EXERCISE BRIEF: Look through the entries below and extract exactly the lines from the one containing "Recreate this object" through the one containing "QUILT_THICKNESS = 0.0024", ends included.
━━━ SOURCE RECORDS ━━━
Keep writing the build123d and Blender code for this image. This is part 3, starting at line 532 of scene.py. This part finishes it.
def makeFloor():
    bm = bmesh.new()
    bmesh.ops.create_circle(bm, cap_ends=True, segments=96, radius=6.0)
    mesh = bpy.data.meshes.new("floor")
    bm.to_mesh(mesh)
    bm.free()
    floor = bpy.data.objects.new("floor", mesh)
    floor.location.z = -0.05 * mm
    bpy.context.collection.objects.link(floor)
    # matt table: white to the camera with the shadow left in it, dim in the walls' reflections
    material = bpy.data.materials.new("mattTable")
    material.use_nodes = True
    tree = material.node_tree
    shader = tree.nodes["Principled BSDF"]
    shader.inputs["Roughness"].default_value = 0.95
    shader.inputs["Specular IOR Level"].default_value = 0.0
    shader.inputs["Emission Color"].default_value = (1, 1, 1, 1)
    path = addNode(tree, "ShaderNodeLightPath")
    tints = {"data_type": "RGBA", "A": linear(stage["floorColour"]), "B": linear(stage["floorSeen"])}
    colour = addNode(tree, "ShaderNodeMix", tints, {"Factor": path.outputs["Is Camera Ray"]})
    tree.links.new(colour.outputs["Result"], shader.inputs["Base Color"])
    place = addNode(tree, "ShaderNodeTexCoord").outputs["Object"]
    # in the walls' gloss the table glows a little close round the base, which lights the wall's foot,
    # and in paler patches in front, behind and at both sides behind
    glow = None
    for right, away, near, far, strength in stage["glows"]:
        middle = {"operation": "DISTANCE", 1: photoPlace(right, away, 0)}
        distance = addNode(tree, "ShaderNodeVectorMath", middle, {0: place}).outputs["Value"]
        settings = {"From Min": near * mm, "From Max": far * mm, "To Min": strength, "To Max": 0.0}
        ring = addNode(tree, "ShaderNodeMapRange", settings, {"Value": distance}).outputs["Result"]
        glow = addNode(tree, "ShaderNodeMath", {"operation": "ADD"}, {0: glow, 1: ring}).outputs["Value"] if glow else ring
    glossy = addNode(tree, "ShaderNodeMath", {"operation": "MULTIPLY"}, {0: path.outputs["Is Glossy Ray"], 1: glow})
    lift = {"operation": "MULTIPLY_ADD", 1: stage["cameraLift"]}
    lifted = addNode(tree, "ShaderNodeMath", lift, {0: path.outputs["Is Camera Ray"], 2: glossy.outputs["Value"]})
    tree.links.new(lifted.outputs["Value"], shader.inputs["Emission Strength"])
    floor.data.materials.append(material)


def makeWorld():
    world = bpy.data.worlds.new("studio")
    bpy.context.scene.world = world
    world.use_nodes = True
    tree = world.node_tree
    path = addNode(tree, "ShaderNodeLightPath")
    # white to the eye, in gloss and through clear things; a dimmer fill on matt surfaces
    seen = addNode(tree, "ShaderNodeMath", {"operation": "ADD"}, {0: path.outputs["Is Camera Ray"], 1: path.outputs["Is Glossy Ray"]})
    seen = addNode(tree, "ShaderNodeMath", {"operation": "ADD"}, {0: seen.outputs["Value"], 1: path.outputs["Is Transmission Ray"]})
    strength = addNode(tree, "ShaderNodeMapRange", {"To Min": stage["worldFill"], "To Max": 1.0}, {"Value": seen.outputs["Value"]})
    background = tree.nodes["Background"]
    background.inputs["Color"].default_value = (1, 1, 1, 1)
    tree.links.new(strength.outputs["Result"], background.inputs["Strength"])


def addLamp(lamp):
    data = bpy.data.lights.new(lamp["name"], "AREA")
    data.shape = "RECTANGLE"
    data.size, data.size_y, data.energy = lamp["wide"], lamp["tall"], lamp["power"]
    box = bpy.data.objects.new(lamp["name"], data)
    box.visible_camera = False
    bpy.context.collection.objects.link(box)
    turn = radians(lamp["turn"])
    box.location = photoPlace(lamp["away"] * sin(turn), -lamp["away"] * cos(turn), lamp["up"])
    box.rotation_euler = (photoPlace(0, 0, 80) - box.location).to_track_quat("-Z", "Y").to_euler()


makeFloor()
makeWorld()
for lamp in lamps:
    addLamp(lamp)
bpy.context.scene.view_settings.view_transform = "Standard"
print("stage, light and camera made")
━━━
━━━ SOURCE RECORDS ━━━
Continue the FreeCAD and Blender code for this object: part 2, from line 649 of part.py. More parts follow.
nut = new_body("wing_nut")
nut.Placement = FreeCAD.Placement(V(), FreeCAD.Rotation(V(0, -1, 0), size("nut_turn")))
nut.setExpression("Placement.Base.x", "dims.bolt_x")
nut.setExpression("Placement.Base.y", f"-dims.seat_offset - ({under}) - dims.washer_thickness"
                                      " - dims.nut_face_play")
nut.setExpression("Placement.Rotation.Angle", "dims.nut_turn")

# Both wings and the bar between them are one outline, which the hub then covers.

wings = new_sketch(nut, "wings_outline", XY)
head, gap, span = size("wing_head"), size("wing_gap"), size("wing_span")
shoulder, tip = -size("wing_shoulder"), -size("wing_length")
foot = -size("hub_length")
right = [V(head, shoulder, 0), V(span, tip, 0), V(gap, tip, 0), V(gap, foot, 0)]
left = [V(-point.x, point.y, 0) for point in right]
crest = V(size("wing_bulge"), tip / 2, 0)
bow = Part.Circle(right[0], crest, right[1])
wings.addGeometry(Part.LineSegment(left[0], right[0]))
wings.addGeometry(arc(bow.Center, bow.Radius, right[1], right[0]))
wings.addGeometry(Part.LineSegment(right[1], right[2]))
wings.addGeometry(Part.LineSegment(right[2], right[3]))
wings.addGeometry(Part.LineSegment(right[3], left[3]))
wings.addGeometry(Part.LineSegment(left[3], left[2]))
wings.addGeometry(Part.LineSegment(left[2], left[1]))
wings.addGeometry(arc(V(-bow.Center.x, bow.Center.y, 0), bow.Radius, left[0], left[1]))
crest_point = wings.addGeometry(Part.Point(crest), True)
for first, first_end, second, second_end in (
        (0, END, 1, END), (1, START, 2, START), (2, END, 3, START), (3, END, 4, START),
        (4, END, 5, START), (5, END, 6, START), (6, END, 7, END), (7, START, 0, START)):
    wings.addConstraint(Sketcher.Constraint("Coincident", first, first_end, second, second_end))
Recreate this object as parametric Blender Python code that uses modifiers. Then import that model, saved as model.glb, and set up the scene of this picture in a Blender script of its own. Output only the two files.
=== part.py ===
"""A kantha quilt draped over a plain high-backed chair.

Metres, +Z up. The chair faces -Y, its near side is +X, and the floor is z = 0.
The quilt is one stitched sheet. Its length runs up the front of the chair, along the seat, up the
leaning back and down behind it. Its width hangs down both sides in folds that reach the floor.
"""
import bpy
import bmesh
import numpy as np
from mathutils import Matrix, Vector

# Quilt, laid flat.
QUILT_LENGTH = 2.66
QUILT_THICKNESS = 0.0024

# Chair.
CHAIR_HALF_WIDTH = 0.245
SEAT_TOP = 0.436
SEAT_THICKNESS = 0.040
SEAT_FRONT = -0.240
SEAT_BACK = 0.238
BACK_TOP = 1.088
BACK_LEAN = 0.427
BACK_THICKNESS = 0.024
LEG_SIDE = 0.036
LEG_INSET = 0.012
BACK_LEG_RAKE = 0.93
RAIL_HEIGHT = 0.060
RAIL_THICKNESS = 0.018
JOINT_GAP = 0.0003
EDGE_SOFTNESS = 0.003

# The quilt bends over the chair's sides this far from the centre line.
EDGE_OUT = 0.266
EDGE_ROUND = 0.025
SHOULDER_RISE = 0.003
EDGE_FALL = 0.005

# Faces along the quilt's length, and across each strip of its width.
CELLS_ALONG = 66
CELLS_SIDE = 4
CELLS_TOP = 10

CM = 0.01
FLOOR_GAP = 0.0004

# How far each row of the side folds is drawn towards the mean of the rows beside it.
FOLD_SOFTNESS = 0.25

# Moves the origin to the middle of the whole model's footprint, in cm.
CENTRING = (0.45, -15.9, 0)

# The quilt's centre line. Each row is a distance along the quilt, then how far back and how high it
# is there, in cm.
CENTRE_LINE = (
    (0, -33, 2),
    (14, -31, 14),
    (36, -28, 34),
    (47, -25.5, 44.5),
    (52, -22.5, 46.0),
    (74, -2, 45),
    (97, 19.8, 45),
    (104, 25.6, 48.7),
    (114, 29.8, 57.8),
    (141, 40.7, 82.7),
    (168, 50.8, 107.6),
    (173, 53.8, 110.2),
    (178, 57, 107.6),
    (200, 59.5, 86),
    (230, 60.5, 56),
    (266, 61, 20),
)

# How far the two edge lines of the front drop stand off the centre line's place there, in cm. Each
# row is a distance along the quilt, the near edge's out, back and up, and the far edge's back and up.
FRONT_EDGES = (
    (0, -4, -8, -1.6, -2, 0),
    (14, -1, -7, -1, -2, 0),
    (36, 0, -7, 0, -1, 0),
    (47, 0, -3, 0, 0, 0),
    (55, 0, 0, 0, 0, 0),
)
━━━
━━━ SOURCE RECORDS ━━━
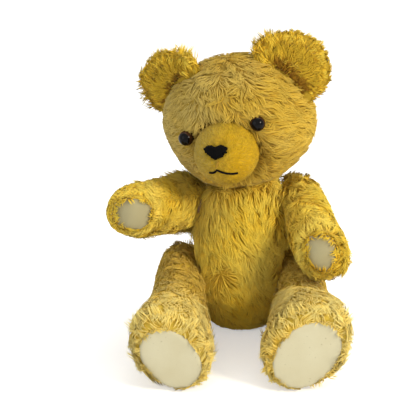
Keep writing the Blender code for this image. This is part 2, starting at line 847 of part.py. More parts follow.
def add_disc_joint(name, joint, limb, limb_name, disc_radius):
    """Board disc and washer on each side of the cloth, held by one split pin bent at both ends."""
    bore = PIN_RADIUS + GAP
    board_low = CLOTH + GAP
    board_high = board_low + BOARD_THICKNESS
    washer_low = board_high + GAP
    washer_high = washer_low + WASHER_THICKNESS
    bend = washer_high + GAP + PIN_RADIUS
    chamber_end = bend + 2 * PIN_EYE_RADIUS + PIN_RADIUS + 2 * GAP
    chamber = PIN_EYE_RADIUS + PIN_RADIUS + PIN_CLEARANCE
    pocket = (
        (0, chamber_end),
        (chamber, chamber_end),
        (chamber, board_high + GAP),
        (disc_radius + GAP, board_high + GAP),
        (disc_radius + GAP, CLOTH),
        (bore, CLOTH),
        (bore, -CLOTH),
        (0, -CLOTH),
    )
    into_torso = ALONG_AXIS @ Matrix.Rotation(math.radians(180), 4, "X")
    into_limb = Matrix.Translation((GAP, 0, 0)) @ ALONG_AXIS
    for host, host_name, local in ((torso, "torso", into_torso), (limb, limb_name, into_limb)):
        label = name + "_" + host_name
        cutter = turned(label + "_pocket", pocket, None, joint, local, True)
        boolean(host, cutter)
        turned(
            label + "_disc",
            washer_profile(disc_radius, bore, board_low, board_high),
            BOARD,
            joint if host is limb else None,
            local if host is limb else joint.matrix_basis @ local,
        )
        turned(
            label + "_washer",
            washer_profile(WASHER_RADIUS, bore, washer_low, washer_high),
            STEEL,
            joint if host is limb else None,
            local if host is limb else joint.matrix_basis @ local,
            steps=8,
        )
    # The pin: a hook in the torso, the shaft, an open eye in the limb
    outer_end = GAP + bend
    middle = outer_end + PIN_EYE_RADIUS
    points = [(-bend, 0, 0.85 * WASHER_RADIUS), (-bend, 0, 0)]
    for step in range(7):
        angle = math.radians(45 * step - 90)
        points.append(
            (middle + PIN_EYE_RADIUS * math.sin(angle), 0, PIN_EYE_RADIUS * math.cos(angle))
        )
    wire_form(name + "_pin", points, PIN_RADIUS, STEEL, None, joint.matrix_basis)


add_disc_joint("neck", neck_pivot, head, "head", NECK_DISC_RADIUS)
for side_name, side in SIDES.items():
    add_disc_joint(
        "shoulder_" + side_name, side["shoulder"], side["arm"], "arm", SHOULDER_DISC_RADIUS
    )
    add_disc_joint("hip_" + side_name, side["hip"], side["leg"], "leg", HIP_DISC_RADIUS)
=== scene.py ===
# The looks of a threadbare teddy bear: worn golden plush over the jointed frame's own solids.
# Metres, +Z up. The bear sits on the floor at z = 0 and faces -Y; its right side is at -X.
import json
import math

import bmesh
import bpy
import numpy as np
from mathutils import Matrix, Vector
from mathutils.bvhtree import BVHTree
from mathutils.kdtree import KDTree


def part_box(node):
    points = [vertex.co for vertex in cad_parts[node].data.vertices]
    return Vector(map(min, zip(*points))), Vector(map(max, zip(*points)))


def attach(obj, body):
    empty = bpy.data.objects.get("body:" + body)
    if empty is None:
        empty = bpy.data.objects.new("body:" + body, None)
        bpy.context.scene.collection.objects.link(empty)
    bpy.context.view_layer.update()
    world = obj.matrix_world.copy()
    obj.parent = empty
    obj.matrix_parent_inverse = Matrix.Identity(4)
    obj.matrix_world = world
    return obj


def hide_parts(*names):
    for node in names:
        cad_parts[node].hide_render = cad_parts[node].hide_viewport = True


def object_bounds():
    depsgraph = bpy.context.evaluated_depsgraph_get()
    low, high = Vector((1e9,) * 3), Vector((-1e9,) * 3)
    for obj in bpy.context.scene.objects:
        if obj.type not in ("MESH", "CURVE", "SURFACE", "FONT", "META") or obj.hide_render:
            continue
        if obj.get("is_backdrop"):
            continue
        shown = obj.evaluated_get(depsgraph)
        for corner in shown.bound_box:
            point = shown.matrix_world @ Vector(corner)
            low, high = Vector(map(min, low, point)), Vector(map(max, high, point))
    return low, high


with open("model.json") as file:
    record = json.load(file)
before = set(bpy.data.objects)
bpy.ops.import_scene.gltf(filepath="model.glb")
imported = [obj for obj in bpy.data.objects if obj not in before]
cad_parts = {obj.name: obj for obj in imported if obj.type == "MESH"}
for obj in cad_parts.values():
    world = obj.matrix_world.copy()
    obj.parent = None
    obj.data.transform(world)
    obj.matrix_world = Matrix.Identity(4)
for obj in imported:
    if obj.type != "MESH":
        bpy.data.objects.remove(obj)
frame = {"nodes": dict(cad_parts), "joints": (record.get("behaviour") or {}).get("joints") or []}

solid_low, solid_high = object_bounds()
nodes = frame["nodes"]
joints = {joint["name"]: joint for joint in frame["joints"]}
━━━
RESULT FOR THIS TASK:
Recreate this object as parametric Blender Python code that uses modifiers. Then import that model, saved as model.glb, and set up the scene of this picture in a Blender script of its own. Output only the two files.
=== part.py ===
"""A kantha quilt draped over a plain high-backed chair.

Metres, +Z up. The chair faces -Y, its near side is +X, and the floor is z = 0.
The quilt is one stitched sheet. Its length runs up the front of the chair, along the seat, up the
leaning back and down behind it. Its width hangs down both sides in folds that reach the floor.
"""
import bpy
import bmesh
import numpy as np
from mathutils import Matrix, Vector

# Quilt, laid flat.
QUILT_LENGTH = 2.66
QUILT_THICKNESS = 0.0024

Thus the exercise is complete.